Vermont Color

Figure 1 - Tree, Norwich, VT, (c) DE Wolf 2013
Figure 1 – Tree, Norwich, VT, (c) DE Wolf 2013

We have been taking a short vacation to Manchester, Vermont – which is a very beautiful valley set in the Green Mountains.  Reminiscent of our vacation last year to Maine, the beautiful weather ended the day we left – but sunshine is where you make it.

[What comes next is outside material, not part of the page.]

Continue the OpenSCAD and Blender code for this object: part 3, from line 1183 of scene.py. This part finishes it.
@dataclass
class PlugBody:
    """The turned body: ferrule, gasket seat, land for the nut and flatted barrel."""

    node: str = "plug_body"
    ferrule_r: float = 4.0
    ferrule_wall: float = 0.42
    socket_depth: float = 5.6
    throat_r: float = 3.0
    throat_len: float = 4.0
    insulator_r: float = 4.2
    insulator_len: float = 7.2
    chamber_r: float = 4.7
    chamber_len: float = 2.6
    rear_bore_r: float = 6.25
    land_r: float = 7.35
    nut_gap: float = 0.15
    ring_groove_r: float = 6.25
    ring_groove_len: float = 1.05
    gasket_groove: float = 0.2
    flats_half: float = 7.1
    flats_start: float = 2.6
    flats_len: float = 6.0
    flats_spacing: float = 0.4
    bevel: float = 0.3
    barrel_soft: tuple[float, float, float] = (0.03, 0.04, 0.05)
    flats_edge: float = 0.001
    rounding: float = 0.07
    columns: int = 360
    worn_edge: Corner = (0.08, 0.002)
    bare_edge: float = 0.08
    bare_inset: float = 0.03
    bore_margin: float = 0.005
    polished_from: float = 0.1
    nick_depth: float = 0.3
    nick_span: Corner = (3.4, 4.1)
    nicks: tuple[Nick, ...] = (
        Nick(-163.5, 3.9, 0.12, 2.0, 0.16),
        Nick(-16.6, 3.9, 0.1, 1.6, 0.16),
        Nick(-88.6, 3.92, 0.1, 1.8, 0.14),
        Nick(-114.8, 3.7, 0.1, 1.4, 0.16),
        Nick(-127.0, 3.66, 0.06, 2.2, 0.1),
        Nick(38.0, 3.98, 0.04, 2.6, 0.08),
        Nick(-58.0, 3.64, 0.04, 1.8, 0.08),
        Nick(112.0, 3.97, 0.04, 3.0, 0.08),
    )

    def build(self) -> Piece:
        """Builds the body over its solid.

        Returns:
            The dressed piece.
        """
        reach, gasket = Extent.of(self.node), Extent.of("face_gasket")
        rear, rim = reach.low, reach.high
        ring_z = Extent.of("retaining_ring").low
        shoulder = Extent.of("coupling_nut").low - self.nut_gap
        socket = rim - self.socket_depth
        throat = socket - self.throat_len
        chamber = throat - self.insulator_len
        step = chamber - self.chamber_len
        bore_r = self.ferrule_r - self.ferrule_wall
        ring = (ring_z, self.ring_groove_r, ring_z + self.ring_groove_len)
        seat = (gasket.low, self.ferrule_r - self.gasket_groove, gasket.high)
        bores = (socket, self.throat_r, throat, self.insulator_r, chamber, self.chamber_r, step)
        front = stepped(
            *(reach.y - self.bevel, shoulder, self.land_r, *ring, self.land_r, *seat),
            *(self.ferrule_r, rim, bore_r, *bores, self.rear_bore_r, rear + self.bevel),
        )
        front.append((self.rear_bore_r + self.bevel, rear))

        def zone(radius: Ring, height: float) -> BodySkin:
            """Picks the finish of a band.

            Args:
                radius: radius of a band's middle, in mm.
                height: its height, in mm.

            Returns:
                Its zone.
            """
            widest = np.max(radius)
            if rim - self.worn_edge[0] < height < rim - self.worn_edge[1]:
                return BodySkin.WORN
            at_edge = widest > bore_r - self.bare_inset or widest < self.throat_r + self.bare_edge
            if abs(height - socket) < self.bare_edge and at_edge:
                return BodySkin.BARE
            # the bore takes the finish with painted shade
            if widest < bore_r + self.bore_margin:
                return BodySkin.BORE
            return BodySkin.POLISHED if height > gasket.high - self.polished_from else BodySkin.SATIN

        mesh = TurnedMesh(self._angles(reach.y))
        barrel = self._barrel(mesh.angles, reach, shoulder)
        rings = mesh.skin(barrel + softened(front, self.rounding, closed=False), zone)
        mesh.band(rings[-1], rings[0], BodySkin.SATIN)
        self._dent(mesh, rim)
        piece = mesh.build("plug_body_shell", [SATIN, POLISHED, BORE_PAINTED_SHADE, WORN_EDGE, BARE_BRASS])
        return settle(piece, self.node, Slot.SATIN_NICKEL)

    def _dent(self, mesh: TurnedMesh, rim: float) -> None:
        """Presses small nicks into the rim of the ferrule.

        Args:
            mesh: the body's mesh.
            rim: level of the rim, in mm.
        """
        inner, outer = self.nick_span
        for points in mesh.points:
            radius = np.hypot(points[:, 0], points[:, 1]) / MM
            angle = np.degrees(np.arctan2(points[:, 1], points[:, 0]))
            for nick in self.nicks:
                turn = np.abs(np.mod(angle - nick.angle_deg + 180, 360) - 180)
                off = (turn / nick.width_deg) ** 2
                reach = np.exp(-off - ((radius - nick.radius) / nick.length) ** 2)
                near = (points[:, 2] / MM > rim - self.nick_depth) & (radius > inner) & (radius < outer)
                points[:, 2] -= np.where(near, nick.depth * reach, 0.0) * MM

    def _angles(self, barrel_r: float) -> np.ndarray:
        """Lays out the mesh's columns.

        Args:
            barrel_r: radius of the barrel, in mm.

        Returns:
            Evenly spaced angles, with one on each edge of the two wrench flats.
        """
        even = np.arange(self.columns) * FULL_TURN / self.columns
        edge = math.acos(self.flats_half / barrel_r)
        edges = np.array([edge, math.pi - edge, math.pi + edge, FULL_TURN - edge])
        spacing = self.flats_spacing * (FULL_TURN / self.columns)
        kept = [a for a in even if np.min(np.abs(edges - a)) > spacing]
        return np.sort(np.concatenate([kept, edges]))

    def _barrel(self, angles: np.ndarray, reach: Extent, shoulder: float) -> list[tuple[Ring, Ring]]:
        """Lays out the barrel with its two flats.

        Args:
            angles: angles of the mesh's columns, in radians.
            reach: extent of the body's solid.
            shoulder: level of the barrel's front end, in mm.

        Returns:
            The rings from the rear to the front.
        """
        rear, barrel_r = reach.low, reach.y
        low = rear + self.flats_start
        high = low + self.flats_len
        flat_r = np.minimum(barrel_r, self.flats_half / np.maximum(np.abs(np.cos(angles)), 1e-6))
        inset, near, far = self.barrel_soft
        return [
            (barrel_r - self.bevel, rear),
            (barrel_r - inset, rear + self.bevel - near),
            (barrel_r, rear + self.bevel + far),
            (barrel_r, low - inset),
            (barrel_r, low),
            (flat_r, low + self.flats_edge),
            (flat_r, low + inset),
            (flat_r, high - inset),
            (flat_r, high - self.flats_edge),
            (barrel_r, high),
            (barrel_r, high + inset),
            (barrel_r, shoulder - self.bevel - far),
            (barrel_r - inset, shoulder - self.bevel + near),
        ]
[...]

So once again it was time to be creative with my camera and to continue to learn about the subjects that I like to photograph.

Vermont is, of course famous for its fall colors.  But spring too has its own magnificent shades, starting with the perfect chartreuse  greens of the newly born spring leaves, emergent everywhere.  The flowering trees are magnificent, and even the lilacs are starting to come out in abundance.

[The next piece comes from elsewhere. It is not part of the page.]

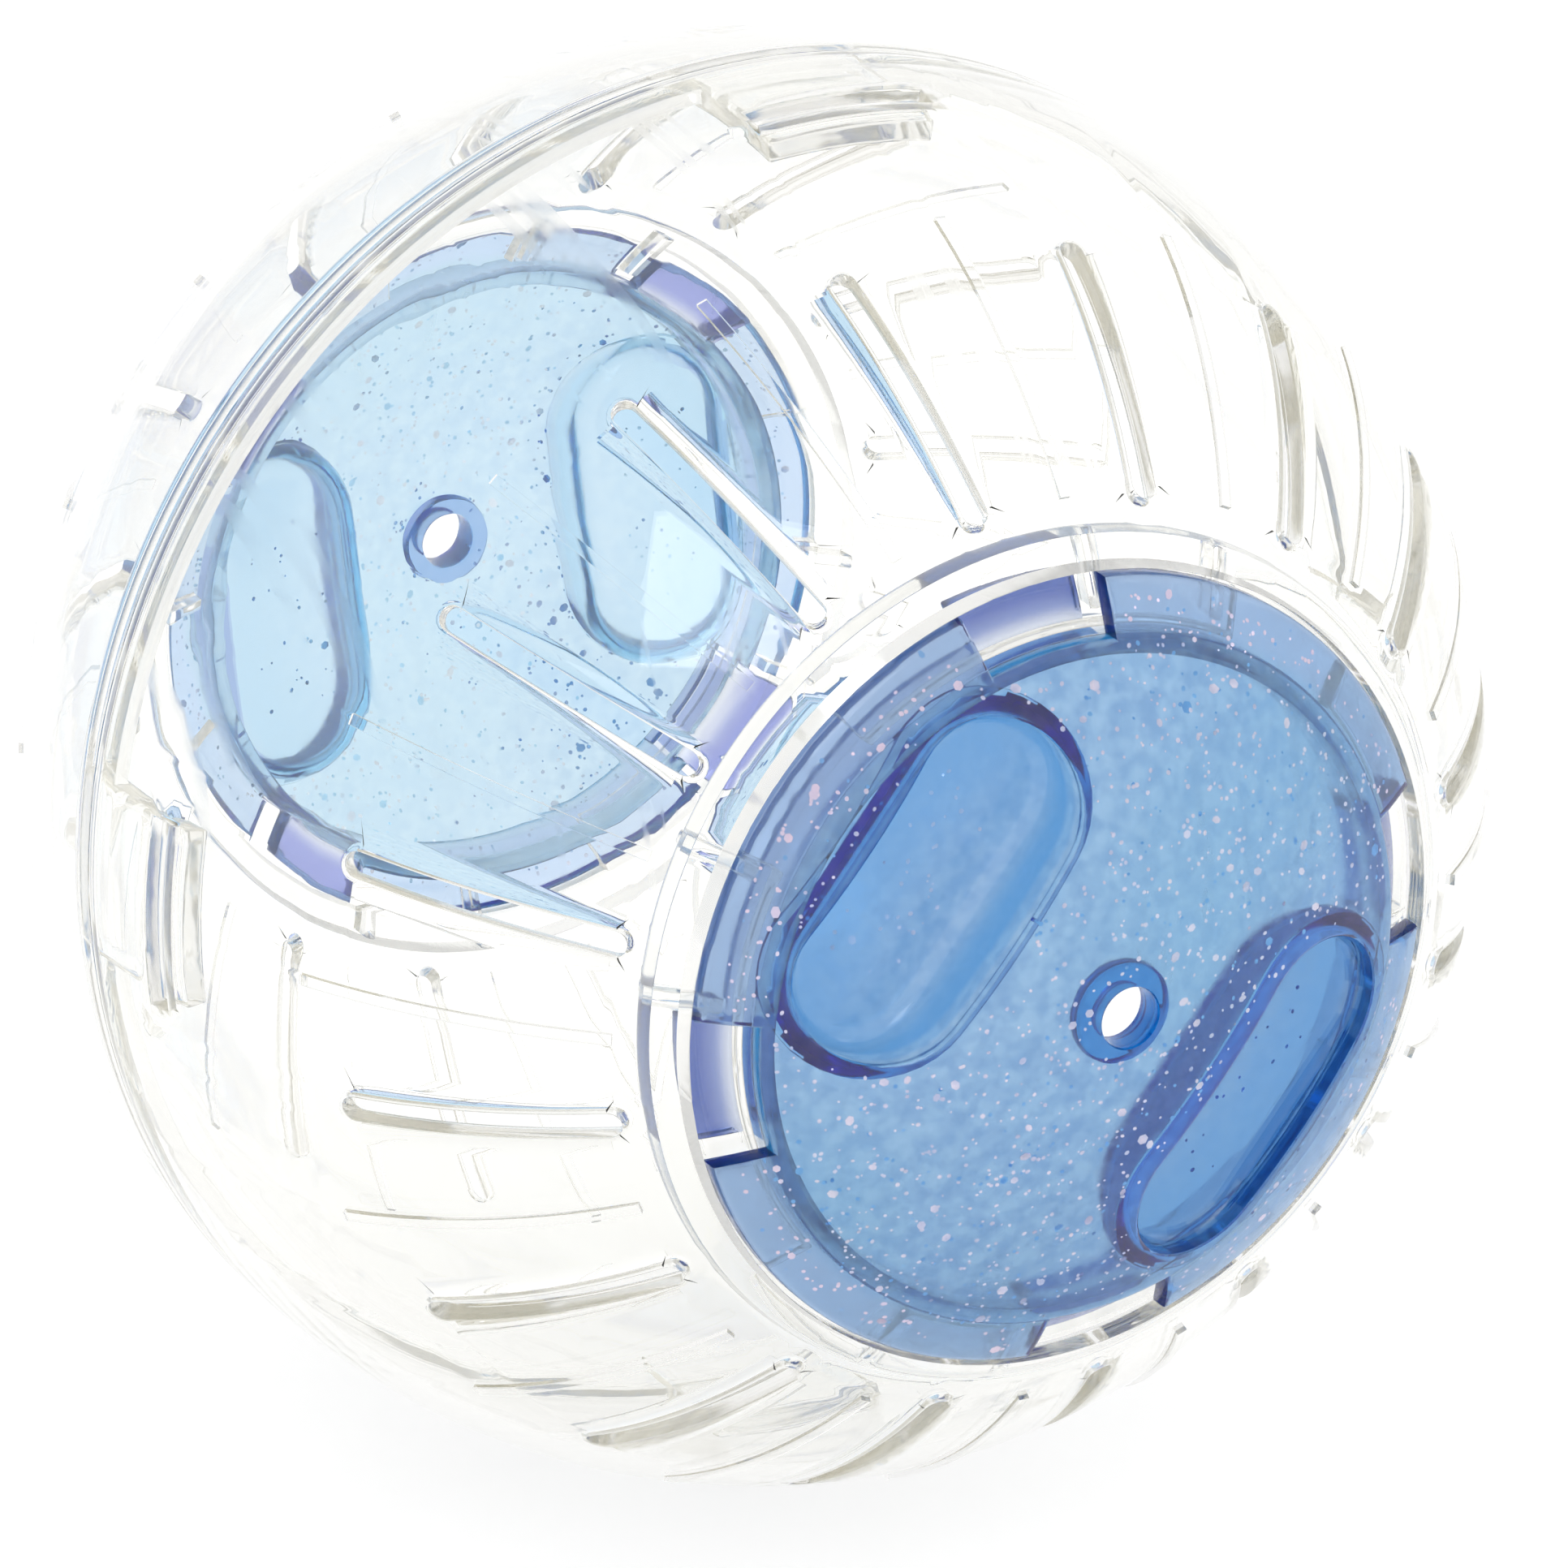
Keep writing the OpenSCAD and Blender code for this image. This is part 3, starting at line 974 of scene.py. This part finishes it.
class Nodes:
    """Short calls that add nodes to a tree and wire them."""

    def __init__(self, tree):
        self.tree = tree

    def add(self, kind, settings=None, **inputs):
        node = self.tree.nodes.new("ShaderNode" + kind)
        for name, value in (settings or {}).items():
            setattr(node, name, value)
        for name, value in inputs.items():
            self.feed(node, name.replace("_", " "), value)
        return node

    def feed(self, node, name, value):
        socket = node.inputs[int(name)] if name.isdigit() else node.inputs[name]
        if isinstance(value, bpy.types.NodeSocket):
            self.tree.links.new(value, socket)
        else:
            socket.default_value = value

    def math(self, operation, *values, clamp=False):
        node = self.tree.nodes.new("ShaderNodeMath")
        node.operation, node.use_clamp = operation, clamp
        for i, value in enumerate(values):
            self.feed(node, str(i), value)
        return node.outputs[0]

    def mix(self, factor, a, b):
        node = self.tree.nodes.new("ShaderNodeMix")
        node.data_type = "RGBA"
        for name, value in (("Factor", factor), ("A", a), ("B", b)):
            socket = next(s for s in node.inputs if s.enabled and s.name == name)
            if isinstance(value, bpy.types.NodeSocket):
                self.tree.links.new(value, socket)
            else:
                socket.default_value = value
        return next(s for s in node.outputs if s.enabled)

    def span(self, value, low, high, to_low=0.0, to_high=1.0):
        """Carries a value from one range to another, smoothly and held at both ends."""
        node = self.tree.nodes.new("ShaderNodeMapRange")
        node.interpolation_type = "SMOOTHSTEP"
        for i, each in enumerate((value, low, high, to_low, to_high)):
            self.feed(node, str(i), each)
        return node.outputs[0]


def walls_group():
    """How far a surface leans from lying square to the ball's radius, as slot walls and rims do."""
    group, _, out = new_group("Walls across the ball", {}, {"Mask": "value"})
    n = Nodes(group)
    place = n.add("TexCoord").outputs["Object"]
    radius = n.add("VectorMath", {"operation": "NORMALIZE"}, **{"0": place}).outputs[0]
    normal = n.add("NewGeometry").outputs["Normal"]
    to_object = {"vector_type": "NORMAL", "convert_from": "WORLD", "convert_to": "OBJECT"}
    turned = n.add("VectorTransform", to_object, Vector=normal)
    unit = n.add("VectorMath", {"operation": "NORMALIZE"}, **{"0": turned.outputs[0]}).outputs[0]
    square = n.add("VectorMath", {"operation": "DOT_PRODUCT"}, **{"0": radius, "1": unit}).outputs["Value"]
    mask = n.span(n.math("ABSOLUTE", square), low=0.80, high=0.97, to_low=1.0, to_high=0.0)
    group.links.new(mask, out.inputs["Mask"])
    return group


def moulding_group():
    """Faint waviness of a moulded surface, soft haze, and hairline rubs from handling."""
    outputs = {"Height": "value", "Haze": "value", "Rubs": "value"}
    group, _, out = new_group("Moulded and handled", {}, outputs)
    n = Nodes(group)
    place = n.add("TexCoord").outputs["Object"]
    waves = n.add("TexNoise", Vector=place, Scale=60.0, Detail=0.0).outputs[0]
    clouds = n.add("TexNoise", Vector=place, Scale=34.0, Detail=1.0).outputs[0]
    haze = n.span(clouds, low=0.35, high=0.72)
    laid = n.add("Mapping", Vector=place, Rotation=(0.5, 0.9, 0.2), Scale=(900.0, 42.0, 60.0))
    streak = n.add("TexNoise", Vector=laid.outputs[0], Scale=1.0, Detail=0.0).outputs[0]
    rubs = n.math("MULTIPLY", n.span(streak, low=0.64, high=0.72), haze)
    group.links.new(waves, out.inputs["Height"])
    group.links.new(haze, out.inputs["Haze"])
    group.links.new(rubs, out.inputs["Rubs"])
    return group


# Where a lid's tints come in, as distances from the ball's middle or axis, and how strongly: painted shade
# in the cups, and a painted rim band
SKY_SHARE = 0.5
CUP_FADE_RS = (LID_INNER_R - 1.0, LID_INNER_R - 0.2)
CUP_RISE_RS = (POCKET_FLOOR_Z, LID_INNER_R - 2.0)
CUP_SHADE_LOW = 0.3
CUP_SHADE_HIGH = 0.9
RIM_LIGHT_RISE_RS = (SKIRT_R - 0.6, SKIRT_R + 1.4)


def pearly_group():
    """Colours of a lid: a pearly mottle, painted shade in its cups and on its edges, and a painted rim
    band, a sheen on the dome and shade on the skirt.
    """
    tints = ("Deep", "Pearl", "Sky", "Cup", "Rim", "Edge")
    inputs = {"Haze": "value", **{tint: "colour" for tint in tints}}
    group, given, out = new_group("Pearly lid", inputs, {"Colour": "colour", "Mottle": "value"})
    n = Nodes(group)
    place = n.add("TexCoord").outputs["Object"]
    grain = n.add("TexNoise", Vector=place, Scale=620.0, Detail=1.0).outputs[0]
    mottle = n.span(grain, low=0.36, high=0.66)
    body = n.mix(mottle, given.outputs["Deep"], given.outputs["Pearl"])
    body = n.mix(n.math("MULTIPLY", given.outputs["Haze"], SKY_SHARE), body, given.outputs["Sky"])

    # Painted shade below the dome's underside, in the cups, rising towards the dome.
    from_middle = n.add("VectorMath", {"operation": "LENGTH"}, **{"0": place}).outputs["Value"]
    cup_fade = [r * MM for r in CUP_FADE_RS]
    below_dome = n.span(from_middle, *cup_fade, to_low=1.0, to_high=0.0)
    cup_rise = [r * MM for r in CUP_RISE_RS]
    outwards = n.span(from_middle, *cup_rise, to_low=CUP_SHADE_LOW, to_high=CUP_SHADE_HIGH)
    body = n.mix(n.math("MULTIPLY", below_dome, outwards), body, given.outputs["Cup"])

    # The rim band: a painted sheen on the dome's rim, and painted shade on the skirt's lugs.
    plan = n.add("VectorMath", {"operation": "MULTIPLY"}, **{"0": place, "1": (1.0, 0.0, 1.0)}).outputs[0]
    from_axis = n.add("VectorMath", {"operation": "LENGTH"}, **{"0": plan}).outputs["Value"]
    rim = n.span(from_axis, *(r * MM for r in RIM_LIGHT_RISE_RS))
    body = n.mix(rim, body, given.outputs["Rim"])
    # Painted shade on the lid's edge walls, by each face's mark.
    edges = n.add("Attribute", {"attribute_name": "Edges"}).outputs["Fac"]
    group.links.new(n.mix(edges, body, given.outputs["Edge"]), out.inputs["Colour"])
    group.links.new(mottle, out.inputs["Mottle"])
    return group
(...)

On the way up, we stopped first in Norwich at the King Arthur Flour Bakery and Bakery School Campus.  I saw a trail that led into a pine forest and couldn’t resist.  The colors inside were very subtle shades of reddish brown.  A golden retriever greeted me, anxious to be my friend  and play.  The forest went through a wetland, and a little flat board bridge took me across a bog, where I found the remains of an old tree, covered in moss, and still raising what was left of its branches in a mock spooky greeting.  I paused to photograph it using my monopod and experimented a bit to determine whether augmenting the subdued light with flash would improve the scene.  In the end, I settled on the subtlety of the natural light.

Figure 2 - Vermont Flannel, Woodstock, VT, (c) 2013 DE Wolf.
Figure 2 – Vermont Flannel, Woodstock, VT, (c) 2013 DE Wolf.

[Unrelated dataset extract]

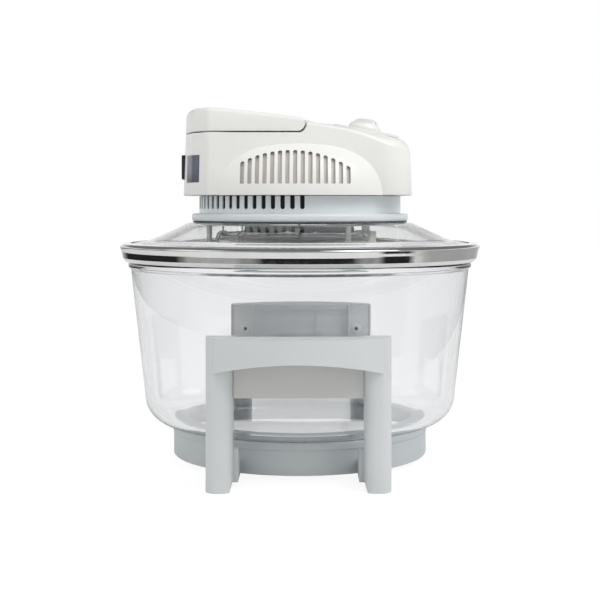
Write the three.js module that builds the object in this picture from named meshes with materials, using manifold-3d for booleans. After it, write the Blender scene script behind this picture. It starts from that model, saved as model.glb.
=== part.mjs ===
// Countertop halogen and fan oven: a glass bowl in a stand with two handles, and a lift-off glass lid
// that carries the motor head. Millimetres, +Z up, front towards +X. The origin is on the bowl's axis
// at table height.
import * as THREE from "three";
import { mergeVertices } from "three/addons/utils/BufferGeometryUtils.js";
import Module from "manifold-3d";

const wasm = await Module();
wasm.setup();

// Fits and facet counts
const gap = 0.3; // between pieces that touch
const overrun = 2; // how far a cut runs past the face that it opens
const bigSteps = 36; // facets round the bowl, lid and ring
const mediumSteps = 24;
const roundSteps = 18; // knobs and the carry handle's ends
const smallSteps = 12;
const pinSteps = 6; // screws, pins and their bores
const wireSteps = 4;

// Glass bowl: the stand, the lid and the band follow it
const bowlBottomZ = 33;
const bowlHeight = 151.2;
const bowlWallTopRadius = 160;
const bowlTaper = 13.2; // how much narrower the wall is above the lower corner
const bowlCornerRadius = 27;
const bowlBeadReach = 2.3;
const bowlBeadHeight = 5.4;
const bowlBeadRound = 1.35;
const bowlThickness = 5;
const bowlCornerSteps = 4;

// Base ring and its foot arms
const ringInset = 0.2; // inside the rounding of the bowl's lower corner
const ringBottom = 4;
const ringWall = 3.2;
const ringSeatWidth = 12.6;
const ringSeatThickness = 3;
const ringBeadDrop = 1.3;
const ringBeadHeight = 6;
const ringBeadReach = 0.8;
const armBottom = 5;
const armTop = 33;
const armRootTop = 17;
const armKneeSetback = 12; // behind the leg's back
const armLowInset = 6.6; // inside the ring
const armInnerReach = 3.8; // past the leg's inner face

// Stand handles: one bar and two legs each
const legOuterX = 77;
const legWidth = 22.6;
const legDepth = 20;
const legWall = 3;
const legEdgeRadius = 10;
const legRoundSteps = 3;
const legFootThickness = 4;
const legFootSlantWidth = 2.6;
const legFootSlantHeight = 9;
const barTop = 128;
const barBow = 21.7; // how far the bar's middle stands out before the legs
const barEndInset = 6.7;
const barStepBack = 10.6; // from the legs' backs to the bar's back
const barEndDepth = 29.4;
const barArchRise = 9.6;
const barWall = 3;
const bowlClearance = 0.3; // between the bowl and the inner plates
const legShelfThickness = 4;

// Inner plate of each stand handle and its screws
const plateThickness = 2.4;
const plateDepth = 51;
const plateRibHeight = 2;
const plateRibWidth = 2.4;
const plateRibX = 18;
const plateReturn = 2;
const standScrewIn = 6.4; // from the leg's inner face
const standScrewDrop = 24.5; // below the bar's top
const standScrewHeadRadius = 5;
const standScrewHeadHeight = 2.2;
const standScrewShankRadius = 1.8;
const standScrewLength = 9;
const bossRadius = 5;

// Foot screws that hold the legs on the arms
const footScrewHeadRadius = 3.4;
const footScrewHeadHeight = 2.5;
const footScrewShankRadius = 2;
const footScrewIn = 10.5; // from the leg's inner face
const footScrewBack = 5.5; // from the leg's back
const footScrewRecess = 4;
const footAccessRadius = 4.2; // hole in the leg's floor, for the screwdriver

// Glass lid
const lidHoleInset = 12.2; // inside the flange
const lidNeckWidth = 15.8;
const lidRimWidth = 24.6; // from the cone's foot to the edge
const lidOverhang = 4.3; // past the bowl's bead
const lidSkirtLift = 2.4;
const lidSkirtHeight = 13.2;
const lidRimRise = 4.2;
const lidConeRise = 16.6;
const lidThickness = 4.5;
const lidSkirtThickness = 5.5;
const lidSkirtTaper = 2.4;
const lidEdgeChamfer = 2;
const lidSkirtFillet = 1;
const lidBendSetback = 2; // how far the underside's bends lie inside the top's

// Polished rim band
const bandTipReach = 4; // past the lid's edge
const bandTipDrop = 0.8; // below the lid's edge
const bandTipRound = 2;
const bandTipRise = 1.8;
const bandWaistReach = 2;
const bandWaistDrop = 6.2;
const bandLowReach = 1;
const bandLowDrop = 11.8;
const bandFootInset = 2;
const bandThickness = 0.9;
const bandTopWidth = 6; // how far it lies on the lid
const bandBottomWidth = 8.2; // how far it reaches in under the lid's edge

// Gasket, flange and slotted collar
const gasketInset = 0.8;
const gasketThickness = 1;
const flangeRadius = 102.8;
const flangeHeight = 7;
const flangeWidth = 18.8;
const flangeFloor = 3;
const flangeEdge = 1;
const collarStep = 7; // from the flange's edge in to the collar
const collarWall = 2.5;
const collarHeight = 16.4;
const slotWidth = 4;
const slotRise = 4.3; // above the flange
const slotPitchDegrees = 5.24;
const slotSteps = 2;
const slotPairs = 18;

// Head housing
const headSeatGap = 0.4; // above the collar
const headHalfWidth = 74;
const headRearX = -110.4;
const headFrontX = 103.2;
const headRearBow = 12.4;
const headRearChamferIn = 14;
const headRearChamferLength = 27.4;
const headFrontCorner = 31;
const headRearBowSteps = 6;
const headCornerSteps = 4;
const headRearLean = 1.6;
const headFrontLean = 1.6;
const headLeanHeight = 46;
const headFloorThickness = 3;
const headWall = 2.6;
const headFloorInset = 5.3; // from the collar's inner face to the hole in the floor
const noseRoundRise = 38;
const noseRoundSetback = 1.4;
const noseRoundFall = 6; // from the round's top line to its shoulder line

// The nose's top and shoulder lines above the head's bottom: at the handle, then back from the front
const noseSetbacks = [71.2, 51.2, 28.2, 17.2, 9.2, 3.8];
const noseTopRises = [67.3, 65.6, 63.4, 58.4, 55.4, 51.8, 46.4];
const noseShoulderRises = [65.4, 61.3, 56.9, 48.5, 44.4, 41.2, 36.4];
const noseShoulderInset = 13;

// Louvre bulge on both sides of the head
const bulgeCoreRadius = 64;
const bulgeReach = 41;
const bulgeHeight = 48;
const bulgeSteps = 4;
const louvreCount = 15;
const louvrePitch = 6.72;
const louvreWidth = 3.2;
const louvreMiddleX = -3.56;
const louvreBottomRise = 10;
const louvrePeakRise = 40;
const louvreArchRadius = 98;
const louvreArchX = -7.5;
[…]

From Norwich we drove to historic Woodstock, where we discovered, or rediscovered, the brilliant color of Vermont Flannel.  This little narrow shop is  a Vermont mainstay.  It is famous for the three children (manikins) that sit outside, dressed in colorful flannel regardless of the weather, and is stuffed with brightly colored reminders that winter is never far behind in this part of New England. I had trouble framing pictures because the shop was so long and narrow, but did manage a few images that I liked in the end.  Picking up on the same theme, we stopped later in the day at the Vermont Country Store in Weston, VT where I found a pair of women’s rain boots that matched the enthusiasm of all the flannel.  So despite the rain I marked it up as a very colorful day in the end.

Figure 3 - Boots at the Vermont Country Sore. (c) 2013 DE Wolf.
Figure 3 – Boots at the Vermont Country Sore. (c) 2013 DE Wolf.